I latinisti, con loro somma sorpresa, si sono trovati ad affrontare un brano del tutto inaspettato. Tratto dal De Beneficiis, che non è certo l’opera più bella e più famosa di Seneca, il testo comincia ex abrupto con un aneddoto privo di qualsiasi contestualizzazione, un’esclamazione di Marco Antonio ad un verso del poeta Rabirio, collocato per giunta all’interno del periodo più complesso e accidentato di tutta la versione, la mancata comprensione del quale poteva pregiudicare quella dell’intero brano. Continua per alcune righe con affermazioni che costituiscono un saggio della migliore sintassi paratattica, involuta, spigolosa e spezzata del latino d’età argentea - quando tanto nei nostri licei si insiste sulla prosa classica ciceroniana -, si distende nella parte centrale con un lungo periodo in cui il soggetto e il predicato della proposizione principale sono separati da almeno otto proposizioni dipendenti, e si placa infine con un periodare ed un filosofare più semplice e fluido. Sarebbe stato forse più opportuno l’inverso: un attacco più alla portata degli studenti, una conclusione più complessa, alla cui soluzione i candidati potessero giungere al termine di una traduzione di cui conoscevano ormai i dati e i contenuti. Un brano dunque impegnativo, che richiedeva notevoli competenze linguistiche e cognizioni storico-letterarie, un brano che - azzarderemmo - sarebbe stato degno, più che di una versione di maturità, di una prova di concorso di dottorato. Un ultimo appunto: se la scelta doveva cadere su Seneca, con questo passo si è forse persa l’occasione di proporre ai maturandi una delle pagine più belle della letteratura latina, quale poteva essere tratta dai Dialoghi, dalle Lettere a Lucilio, o dalle tragedie di questo autore.

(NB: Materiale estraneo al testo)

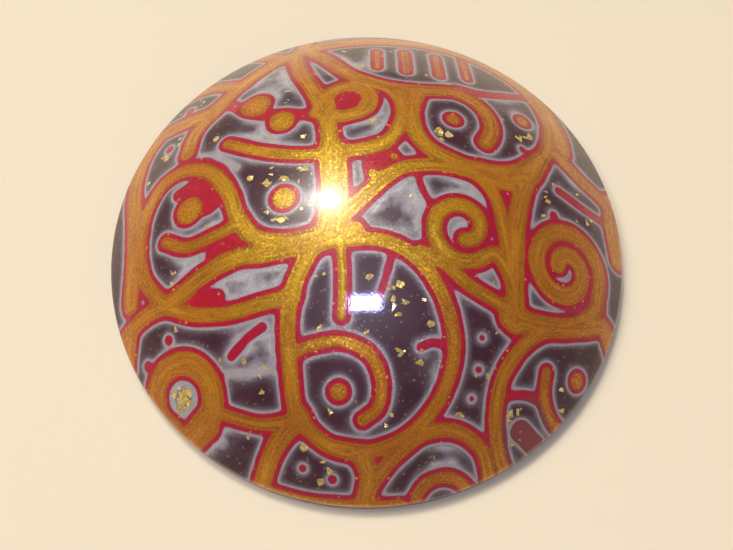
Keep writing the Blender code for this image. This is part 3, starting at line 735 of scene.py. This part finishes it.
def new_material(name):
    """A new material, its tree, its Principled shader and the object's place in millimetres."""
    material = bpy.data.materials.new(name)
    material.use_nodes = True
    tree = material.node_tree
    place = scaled(tree, add_node(tree, "TexCoord").outputs["Object"], 1 / MM)
    return material, tree, tree.nodes["Principled BSDF"], place


def attribute(tree, name):
    """A point attribute of the mesh, as a number."""
    return add_node(tree, "Attribute", {"attribute_name": name}).outputs["Fac"]


def ramp(tree, value, stops):
    """A colour ramp; stops are (position, colour)."""
    made = add_node(tree, "ValToRGB", Fac=value)
    elements = made.color_ramp.elements
    elements[0].position, elements[0].color = stops[0][0], (*stops[0][1], 1.0)
    elements[1].position, elements[1].color = stops[-1][0], (*stops[-1][1], 1.0)
    for position, colour in stops[1:-1]:
        element = elements.new(position)
        element.color = (*colour, 1.0)
    return made.outputs["Color"]


def remap(tree, value, low, high, to_low=0.0, to_high=1.0):
    """Maps a range of numbers to another, from 0 to 1 unless given, and clamps it."""
    made = add_node(tree, "MapRange", {"clamp": True}, Value=value)
    for index, number in enumerate((low, high, to_low, to_high), start=1):
        made.inputs[index].default_value = number
    return made.outputs["Result"]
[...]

In fin della fiera, i temi di quest'anno rasentavano l’assurdo e hanno provocato non pochi problemi: agli studenti, messi di fronte a richieste incredibili; ai commissari (di nuovo esterni) che adesso avranno una bella gatta da pelare a valutare la migliore resa del bianco dei fogli intonsi che gli studenti stessi hanno consegnato alla fine della prova; a chi ha cercato in qualche modo di mettere una pezza a questa bizzarra situazione, e magari si trova preso tra i due fuochi del dare ragione al mondo scolastico e torto al ministero, o viceversa.
Vogliamo concludere con una citazione (molto poco dotta, forse) alla luce anche dell’incresciosa situazione in cui si sono trovati gli studenti privatisti a cui è stato negato il diritto di prendere parte agli esami. Non ci saremmo stupiti, visti gli assurdi creati con questa maturità 2007, che il mattino del 20, appena entrati nei rispettivi istituti, gli studenti non fossero stati redarguiti da una voce, bassa, profonda e d’effetto, proveniente da microfoni ed altoparlanti, con le seguenti parole:
"C'è una quinta dimensione, oltre a quelle che l'uomo già conosce. È senza limiti come l'infinito, e senza tempo come l'eternità. È la regione intermedia tra la luce e l'oscurità, tra la scienza e la superstizione, tra l'oscuro baratro dell'ignoto e le vette luminose del sapere. È la regione dell'immaginazione, una regione che si trova... AI CONFINI DELLA REALTÀ."
P.S. Abbiamo preferito dare risalto a questo editoriale a qualche giorno di distanza dalla fine delle prove scritte proprio per lasciarvi tranquilli e non acuire eventuali stati di...arrabbiatura!